4.2 De gerechtsdeurwaarder heeft gesteld dat hij op dezelfde dag dat het hem duidelijk werd dat hij een fout had gemaakt, het beslag heeft opgeheven. Klagers hebben dit in hun brief van 5 september 2007 niet weersproken. Daardoor is niet gebleken dat de gerechtsdeurwaarder heimelijk de onrechtmatige toestand in stand heeft gelaten, zoals klagers hebben gesteld. Dit onderdeel van de klacht is ongegrond.

4.3 De gerechtsdeurwaarder heeft terecht aangevoerd dat hij niet verplicht was om bij de opheffing van het beslag de beslagdebiteuren daarvan op de hoogte te stellen. Dit onderdeel van de klacht is eveneens ongegrond.

4.4 Op grond van het voorgaande wordt beslist als volgt.

BESLISSING:

De Kamer voor Gerechtsdeurwaarders:

-        verklaart de klacht gedeeltelijk gegrond en gedeeltelijk ongegrond;

-        legt voor het gegronde deel van de klacht aan de gerechtsdeurwaarders de maatregel van berisping op.
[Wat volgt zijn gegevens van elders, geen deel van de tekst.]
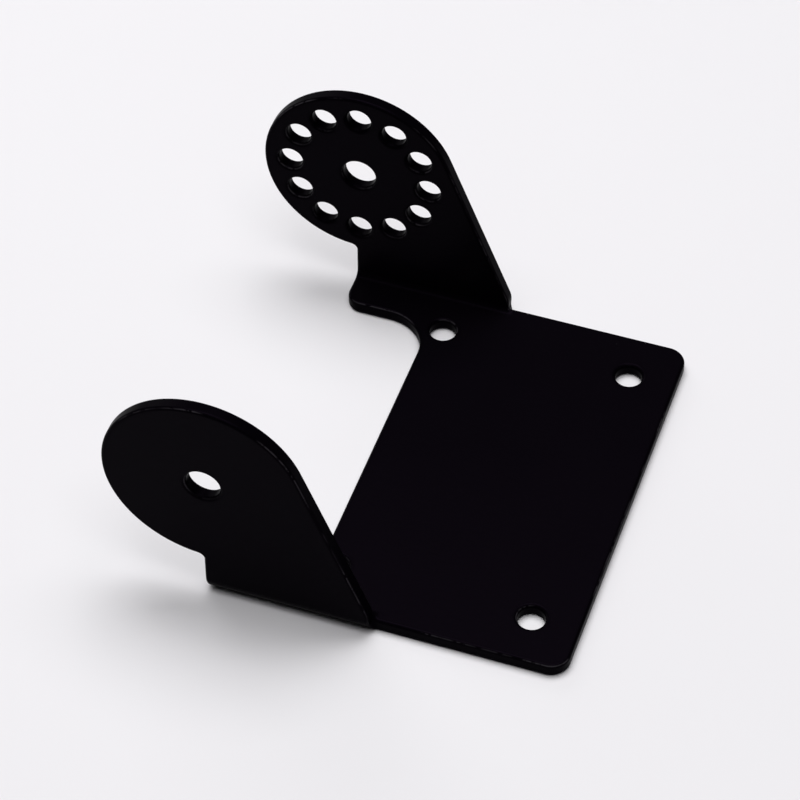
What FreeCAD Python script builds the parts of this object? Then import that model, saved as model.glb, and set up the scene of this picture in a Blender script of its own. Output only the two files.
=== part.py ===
import FreeCAD, Part
import math
import os

# Tilt yoke bracket of a small camera mount.
#
# One sheet blank, folded up twice: a base plate with two round ears that face
# each other. A shaft or a pair of screws through the ears carries the thing
# that tilts, and one ear has a ring of small holes for locking the angle.
#
# Frame, millimetres: +Z up, the plate lies flat on z = 0 and the ears stand up.
# +Y is the tilt axis and points at the ear with the ring of holes. +X points
# from the ears' overhang to the free edge of the plate. The origin is on the
# underside of the plate, midway between the ears, on the line through the two
# base holes nearest the ears.

# ---------------------------------------------------------------- sheet
SHEET_T = 2.2            # thickness of the sheet
BEND_R_IN = 1.0          # inside radius of both folds
EDGE_R = 0.5             # rounding of the punched and coated outer edges
HOLE_EDGE_R = 0.6        # rounding of the hole rims

# ---------------------------------------------------------------- base plate
PLATE_RIGHT_X = 37.4     # free long edge
PLATE_LEFT_X = -2.3      # edge between the feet
PLATE_HALF_Y = 32.85      # short edges
PLATE_CORNER_R = 3.0     # two free corners
BASE_HOLE_DX = 30.0      # pattern of the four base holes
BASE_HOLE_DY = 50.0
BASE_HOLE_R = 2.05       # clearance for an M4 screw

# ---------------------------------------------------------------- feet
FOOT_LEFT_X = -16.65     # outer edge of each foot and of the ear's neck
FOOT_INNER_Y = 26.1      # edge of each foot towards the middle
FOOT_CORNER_R = 2.5      # outer corner of each foot
FOOT_SWEEP_R = 6.7       # sweep from the foot into the plate edge

# ---------------------------------------------------------------- ears
EAR_OUTER_Y = 34.25      # outer face of each ear
EAR_DISC_R = 15.35
EAR_SLANT_DEG = 21.9     # slanted edge, measured from upright, tangent to the disc
EAR_SHOULDER_R = 4.0     # turns the slanted edge upright as it reaches the fold
EAR_NECK_R = 1.0         # inside corner under the disc
EAR_ROOT_R = 1.0         # inside corner between the fold and the plate's short edge
PIVOT_X = -16.15
PIVOT_Z = 23.75
PIVOT_HOLE_R = 2.6
RING_PITCH_R = 11.15      # circle of the locking holes
RING_COUNT = 12
RING_HOLE_R = 1.9

# ---------------------------------------------------------------- derived
X_AXIS = FreeCAD.Vector(1, 0, 0)
Y_AXIS = FreeCAD.Vector(0, 1, 0)
Z_AXIS = FreeCAD.Vector(0, 0, 1)
BEND_R_OUT = BEND_R_IN + SHEET_T
FOLD_TOP_Z = BEND_R_OUT                  # the ear is flat from here up
FOLD_START_Y = EAR_OUTER_Y - BEND_R_OUT  # the plate is flat up to here
EAR_INNER_Y = EAR_OUTER_Y - SHEET_T
TRIM = 6.0                               # spare stock cut off where pieces meet

# The slanted edge is a tangent of the disc: n . p = reach, n its outward normal.
SLANT_COS = math.cos(math.radians(EAR_SLANT_DEG))
SLANT_SIN = math.sin(math.radians(EAR_SLANT_DEG))
EAR_REACH = SLANT_COS * PIVOT_X + SLANT_SIN * PIVOT_Z + EAR_DISC_R
SHOULDER_X = (EAR_REACH - EAR_SHOULDER_R - SLANT_SIN * FOLD_TOP_Z) / SLANT_COS
FOLD_RIGHT_X = SHOULDER_X + EAR_SHOULDER_R   # where the ear's edge enters the fold


def on_arc(centre, radius, degrees):
    """Point on a circle, angle measured from the first axis."""
    a = math.radians(degrees)
    return (centre[0] + radius * math.cos(a), centre[1] + radius * math.sin(a))


def arc(centre, radius, start, end):
    """Arc item between two angles in degrees."""
    middle = (start + end) / 2.0
    return ("arc", on_arc(centre, radius, start), on_arc(centre, radius, middle),
            on_arc(centre, radius, end))


def outline_face(items, place):
    """Face inside a closed chain of line and arc items, placed in space."""
    edges = []
    for item in items:
        points = [place(p) for p in item[1:]]
        if item[0] == "line":
            edges.append(Part.makeLine(points[0], points[1]))
        else:
            edges.append(Part.Arc(points[0], points[1], points[2]).toShape())
    return Part.Face(Part.Wire(edges))


def on_underside(point):
    """Plan point (x, y) on the underside of the plate."""
    return FreeCAD.Vector(point[0], point[1], 0)


def on_ear(point):
    """Ear point (x, z) on the inner face of the +Y ear."""
    return FreeCAD.Vector(point[0], EAR_INNER_Y, point[1])


def half_plan(side):
    """Outline of one half of the plate, from its free edge round to its inner edge."""
    end_y = side * (EAR_OUTER_Y + TRIM)
    corner = (PLATE_RIGHT_X - PLATE_CORNER_R, side * (PLATE_HALF_Y - PLATE_CORNER_R))
    root = (FOLD_RIGHT_X + EAR_ROOT_R, side * (PLATE_HALF_Y + EAR_ROOT_R))
    foot = (FOOT_LEFT_X + FOOT_CORNER_R, side * (FOOT_INNER_Y + FOOT_CORNER_R))
    sweep = (PLATE_LEFT_X - FOOT_SWEEP_R, side * (FOOT_INNER_Y - FOOT_SWEEP_R))
    return [
        ("line", (PLATE_RIGHT_X, 0), (PLATE_RIGHT_X, corner[1])),
        arc(corner, PLATE_CORNER_R, 0, side * 90),
        ("line", (corner[0], side * PLATE_HALF_Y), (root[0], side * PLATE_HALF_Y)),
        arc(root, EAR_ROOT_R, side * 270, side * 180),
        ("line", (FOLD_RIGHT_X, root[1]), (FOLD_RIGHT_X, end_y)),
        ("line", (FOLD_RIGHT_X, end_y), (FOOT_LEFT_X, end_y)),
        ("line", (FOOT_LEFT_X, end_y), (FOOT_LEFT_X, foot[1])),
        arc(foot, FOOT_CORNER_R, side * 180, side * 270),
        ("line", (foot[0], side * FOOT_INNER_Y), (sweep[0], side * FOOT_INNER_Y)),
        arc(sweep, FOOT_SWEEP_R, side * 90, 0),
        ("line", (PLATE_LEFT_X, sweep[1]), (PLATE_LEFT_X, 0)),
    ]


def flat_part():
    """Plate and feet with rounded edges, trimmed where the folds begin."""
    there = half_plan(1)
    back = []
    for item in reversed(half_plan(-1)):
        back.append((item[0],) + tuple(reversed(item[1:])))
    blank = outline_face(there + back, on_underside).extrude(SHEET_T * Z_AXIS)
    blank = blank.removeSplitter()
    blank = blank.makeFillet(EDGE_R, rim_edges(blank, Z_AXIS))
    length = FOLD_RIGHT_X - FOOT_LEFT_X + TRIM
    spare_x = FOLD_RIGHT_X - length
    depth = 2 * TRIM + BEND_R_OUT
    corner = FreeCAD.Vector(spare_x, FOLD_START_Y, -TRIM)
    spare = Part.makeBox(length, depth, 3 * TRIM, corner)
    return blank.cut([spare, mirrored(spare)])


def ear_part():
    """The flat upper part of the +Y ear with rounded edges, trimmed at the fold."""
    centre = (PIVOT_X, PIVOT_Z)
    shoulder = (SHOULDER_X, FOLD_TOP_Z)
    bottom_z = FOLD_TOP_Z - TRIM
    neck_x = FOOT_LEFT_X - EAR_NECK_R
    neck_drop = math.sqrt((EAR_DISC_R + EAR_NECK_R) ** 2 - (neck_x - PIVOT_X) ** 2)
    neck = (neck_x, PIVOT_Z - neck_drop)
    neck_deg = math.degrees(math.atan2(neck[1] - PIVOT_Z, neck[0] - PIVOT_X)) % 360
    items = [
        ("line", (FOOT_LEFT_X, bottom_z), (FOLD_RIGHT_X, bottom_z)),
        ("line", (FOLD_RIGHT_X, bottom_z), (FOLD_RIGHT_X, FOLD_TOP_Z)),
        arc(shoulder, EAR_SHOULDER_R, 0, EAR_SLANT_DEG),
        ("line", on_arc(shoulder, EAR_SHOULDER_R, EAR_SLANT_DEG),
         on_arc(centre, EAR_DISC_R, EAR_SLANT_DEG)),
        arc(centre, EAR_DISC_R, EAR_SLANT_DEG, neck_deg),
        arc(neck, EAR_NECK_R, neck_deg - 180, 0),
        ("line", (FOOT_LEFT_X, neck[1]), (FOOT_LEFT_X, bottom_z)),
    ]
    blank = outline_face(items, on_ear).extrude(SHEET_T * Y_AXIS)
    blank = blank.makeFillet(EDGE_R, rim_edges(blank, Y_AXIS))
    corner = FreeCAD.Vector(FOOT_LEFT_X - TRIM, EAR_INNER_Y - TRIM, bottom_z - TRIM)
    spare = Part.makeBox(50.0, 3 * TRIM, 2 * TRIM, corner)
    return blank.cut(spare)


def fold_part():
    """The bent strip between the plate and the +Y ear: its section swung a quarter turn."""
    section = Part.makePlane(
        FOLD_RIGHT_X - FOOT_LEFT_X, SHEET_T,
        FreeCAD.Vector(FOOT_LEFT_X, FOLD_START_Y, 0), -1 * Y_AXIS, X_AXIS)
    strip = section.extrude(Y_AXIS * -1.0)
    along_y = [e for e in strip.Edges if abs(e.tangentAt(e.FirstParameter).dot(Y_AXIS)) > 0.99]
    strip = strip.makeFillet(EDGE_R, along_y)
    face = None
    for candidate in strip.Faces:
        if abs(candidate.CenterOfMass.y - FOLD_START_Y) < 1e-6:
            face = candidate
    pin = FreeCAD.Vector(0, FOLD_START_Y, FOLD_TOP_Z)
    return face.revolve(pin, X_AXIS, 90)


def rim_edges(shape, normal):
    """Edges that bound the two broad faces lying square to a direction."""
    edges = []
    for face in shape.Faces:
        if face.Surface.TypeId != "Part::GeomPlane":
            continue
        if abs(face.normalAt(0, 0).dot(normal)) > 0.99:
            edges.extend(face.Edges)
    return edges


def mirrored(shape):
    """The same shape on the other ear's side."""
    return shape.mirror(FreeCAD.Vector(0, 0, 0), Y_AXIS)


def is_hole_rim(edge):
    """True for the full circles left by the drills."""
    if edge.Curve.TypeId != "Part::GeomCircle":
        return False
    return edge.Curve.Radius < 4.0 and edge.isClosed()


def upright_drill(x, y, radius):
    """Tool for a hole straight down through the plate."""
    return Part.makeCylinder(radius, 3 * SHEET_T, FreeCAD.Vector(x, y, -SHEET_T), Z_AXIS)


def ear_drill(x, z, radius, low_y):
    """Tool for a hole along the tilt axis through the ear whose lower face is at low_y."""
    start = FreeCAD.Vector(x, low_y - SHEET_T, z)
    return Part.makeCylinder(radius, 3 * SHEET_T, start, Y_AXIS)


def make_bracket():
    """The whole folded sheet with its holes."""
    ear = ear_part()
    fold = fold_part()
    sheet = flat_part().fuse([fold, ear, mirrored(fold), mirrored(ear)])
    sheet = sheet.removeSplitter()
    drills = []
    for x in (0.0, BASE_HOLE_DX):
        for y in (-BASE_HOLE_DY / 2.0, BASE_HOLE_DY / 2.0):
            drills.append(upright_drill(x, y, BASE_HOLE_R))
    for low_y in (EAR_INNER_Y, -EAR_OUTER_Y):
        drills.append(ear_drill(PIVOT_X, PIVOT_Z, PIVOT_HOLE_R, low_y))
    for i in range(RING_COUNT):
        x, z = on_arc((PIVOT_X, PIVOT_Z), RING_PITCH_R, i * 360.0 / RING_COUNT)
        drills.append(ear_drill(x, z, RING_HOLE_R, EAR_INNER_Y))
    sheet = sheet.cut(drills)
    rims = [edge for edge in sheet.Edges if is_hole_rim(edge)]
    return sheet.makeFillet(HOLE_EDGE_R, rims)


os.makedirs("parts", exist_ok=True)
bracket = make_bracket()
bracket.exportStep("parts/tilt_bracket.step")
box = bracket.optimalBoundingBox(False)
print("solids", len(bracket.Solids), "faces", len(bracket.Faces), "valid", bracket.isValid())
print("size", round(box.XLength, 3), round(box.YLength, 3), round(box.ZLength, 3))
print("x", round(box.XMin, 3), round(box.XMax, 3), "z", round(box.ZMin, 3), round(box.ZMax, 3))
print("volume", round(bracket.Volume, 2), "fold right x", round(FOLD_RIGHT_X, 3))
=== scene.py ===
"""A tilt bracket folded from one sheet of metal, black coated, on a pale studio table.

The bracket is made the way a press shop makes it. A flat blank is punched out with all
its holes, its edges are rounded over by the coating, and the blank is then folded up
along two lines into a base plate with two round ears.
"""

import logging
import math
from dataclasses import dataclass, field
from enum import Enum

import bpy
import numpy as np
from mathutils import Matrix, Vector
from mathutils.geometry import delaunay_2d_cdt


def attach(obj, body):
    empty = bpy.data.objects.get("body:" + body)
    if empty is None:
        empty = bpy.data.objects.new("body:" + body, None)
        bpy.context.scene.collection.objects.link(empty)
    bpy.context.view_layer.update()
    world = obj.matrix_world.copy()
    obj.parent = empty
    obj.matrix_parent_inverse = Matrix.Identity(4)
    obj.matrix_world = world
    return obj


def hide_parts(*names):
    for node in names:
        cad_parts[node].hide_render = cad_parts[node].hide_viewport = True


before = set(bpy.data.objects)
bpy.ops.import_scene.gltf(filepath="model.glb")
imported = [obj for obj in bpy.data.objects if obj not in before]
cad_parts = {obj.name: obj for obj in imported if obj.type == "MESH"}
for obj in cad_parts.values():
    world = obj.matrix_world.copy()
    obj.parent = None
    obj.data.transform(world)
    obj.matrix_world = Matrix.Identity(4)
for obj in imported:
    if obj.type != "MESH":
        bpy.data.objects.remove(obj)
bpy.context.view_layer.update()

MM = 0.001
log = logging.getLogger("bracket")


class Side(Enum):
    """The two ends of the plate, by the sign of Y."""

    FRONT = -1
    BACK = 1


class Skin(Enum):
    """The two broad faces of the sheet, by the share of its thickness below the inner one."""

    INNER = 0
    OUTER = 1


@dataclass
class Rim:
    """A closed line round the blank or round a hole, with the metal on its left.

    Attributes:
        points: The line's corners on the blank, millimetres, one row each.
        outward: The direction out of the metal at each corner, length one.
        rounding: How far the rim is rounded over at both skins.
    """

    points: np.ndarray
    outward: np.ndarray
    rounding: float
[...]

Aldus gegeven door mr. S.G. Ellerbroek, voorzitter en mr. H.C. Hoogeveen en N.J.M. Tijhuis (plaatsvervangend) leden, en uitgesproken ter openbare terechtzitting van 30 oktober 2007 in tegenwoordigheid van de secretaris.

Tegen deze beslissing kan binnen dertig dagen na dagtekening van verzending van het afschrift van de beslissing hoger beroep worden ingesteld bij het Gerechtshof te Amsterdam, postbus 1312, 1000 BH Amsterdam.